State Tax Snapshot: What are the Burdens of Proof for Alternative Apportionment Regimes?


Eleven states have no written guidance available on when a taxpayer or a jurisdiction can invoke or require an alternative apportionment formula, according to the results of the 2011 and 2012 Bloomberg BNA Survey of State Tax Departments.

BBNA began asking each state in 2011 if it had written guidelines on when the jurisdiction or taxpayer could require or invoke the use of an alternative apportionment formula. Commenting on the lack of state guidance on this issue in 2011 was Jane May, a partner with McDermott Will & Emery in Chicago. "Several states have been extremely aggressive in using alternative apportionment when auditors are simply unhappy with the statutory result,'' May said. ''Particularly when a state's statute and regulations do not appropriately specify when and how alternative apportionment can be used by the state, such a widespread default to a major weapon is highly inappropriate,'' she added.
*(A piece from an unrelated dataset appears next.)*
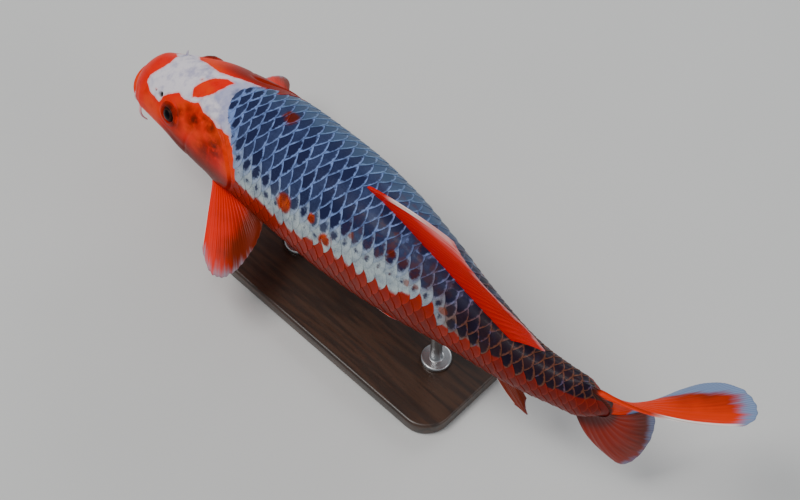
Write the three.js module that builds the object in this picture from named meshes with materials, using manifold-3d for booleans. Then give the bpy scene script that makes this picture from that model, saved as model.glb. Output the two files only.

For the 2013 Survey of State Tax Departments, which will be published on April 26, BBNA expanded its questions about alternative apportionment formulas to include queries about the burden of proof necessary to establish the need to invoke such a formula. Specifically, in situations in which the taxpayer petitions for the use of an alternative formula, BBNA asked each state if:

  •   taxpayer has the burden of proof,
  •   the taxpayer's burden of proof is clear and convincing evidence, or
  •   the taxpayer's burden of proof is preponderance of the evidence.

 In situations in which the state seeks to impose an alternative formula on the taxpayer, BBNA asked each state if:

  •   the state has the burden of proof,
  •   the state's burden of proof is preponderance of the evidence, or
  •   the state's burden of proof is clear and convincing evidence.

 For 2013, Pennsylvania , one of the 11 states that last year said it has no guidance on alternative apportionment, has indicated that a taxpayer seeking an alternative apportionment formula must prove that such relief is necessary by clear and convincing evidence. The same standard of proof would apply when the state seeks to impose an alternative apportionment formula on the taxpayer.